Solid-state devices 
In solid-state electrochromic devices, a solid inorganic or organic material is used as the electrolyte. Ta2O5 and ZrO2 are the most extensively studied inorganic solid electrolytes.

Laminated devices 
Laminated electrochromic devices contain a liquid gel which is used as the electrolyte.

Mode of operation 

Typically, ECD are of two types depending on the modes of device operation, namely the transmission mode and reflectance mode. In the transmission mode, the conducting electrodes are transparent and control the light intensity passing through them; this mode is used in smart-window applications.  In the reflectance mode, one of the transparent conducting electrodes (TCE) is replaced with a reflective surface like aluminum, gold or silver, which controls the reflective light intensity; this mode is useful in rear-view mirrors of cars and EC display devices.

Applications

Smart windows 

Electrochromic windows, also known as smart windows, are a technology for energy efficiency in buildings by controlling the amount of sunlight passing through.
They can also produce less glare than fritted glass.

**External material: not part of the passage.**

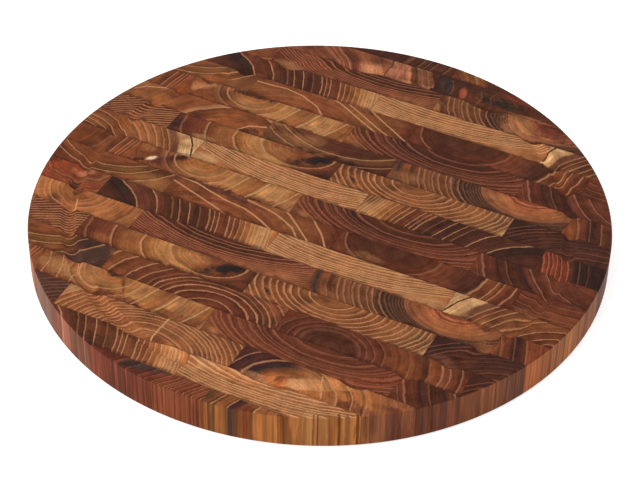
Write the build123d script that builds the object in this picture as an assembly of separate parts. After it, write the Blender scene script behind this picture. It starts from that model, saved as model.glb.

Their efficiency depends on their placement, size, and weather, which affect the amount of sunlight exposure. 

These windows usually contain layers for tinting in response to increases in incoming sunlight and to protect from UV radiation. For example the glass developed by Gesimat, has a  tungsten oxide layer, a polyvinyl butyral layer and a Prussian Blue layer sandwiched by two dual layers of glass and fluorine-doped glass coated with tin oxide. The tungsten oxide and Prussian Blue layers form the positive and negative ends of a battery using the incoming light energy. The polyvinyl butyral (PVB) forms the central layer and serves as a polymer electrolyte. This allows for the flow of ions which, in turn, generates a current.

Mirrors 
Electrochromic reflecting surfaces are used as self darkening mirrors that regulate reflections of flashing light from following vehicles at night so that a driver can see them without discomfort.

Other displays 
Electrochromic displays can operate in either reflecting or transmitting mode. They are cheap and consume little power.

Other applications include dynamically tinting goggles and motorcycle helmet visors, and special paper for drawing on with a stylus.